Impact of Satellite Biases on the Position in Differential MFMC Applications

Kurzfassung

Global navigation satellite systems (GNSS) are used in many applications and have been part of our daily life since years. In this work error contributions based on the satellite hardware have been investigated and their impact on safety critical applications has been assessed. The paper starts with an introduction of the measurement facility and analysis of the satellite payload imperfections as well as the impact of signal deformations on the pseudo-range for different GPS (Block IIF) and Galileo satellites.
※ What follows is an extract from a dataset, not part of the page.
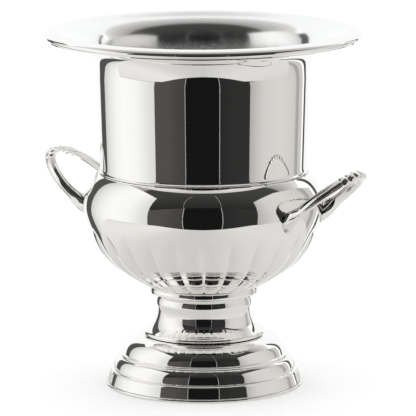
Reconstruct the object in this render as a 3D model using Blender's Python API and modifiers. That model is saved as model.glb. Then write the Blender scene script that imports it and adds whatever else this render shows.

The analysis is based on in-phase (I) and quadrature-phase (Q) data captured with a high gain antenna, which offers almost interference and multipath-free signal reception. Using these measurements, the biases for different receiver parameters in terms of correlator spacing and bandwidth are derived. The differential code biases are estimated using a fixed configuration for the ground station, e.g. 0.1 chips for L1 and 1 chip for L5 as specified in the current DFMC MOPS (EUROCAE WG62) and 24 MHz (double-sided) bandwidth. For the user receiver, we extend the receiver parameters to the following design space: 0.01 - 1 chips correlator spacing and 2 – 50 MHz bandwidth for L1, 0.01 – 0.5 chips correlator spacing and 4 – 50 MHz bandwidth for E1, and 0.01 - 1 chips correlator spacing and 10 – 50 MHz bandwidth for and L5/E5a signals. In addition, an analysis of the magnitude of the differential satellite code biases and position errors within the design space defined for GPS L1 (RTCA DO-229E), and within the DFMC design space proposed in the DFMC SBAS MOPS (EUROCAE WG62) is shown. Based on the derived satellite differential code biases, the impact on the position solution for one location and different geometries is presented.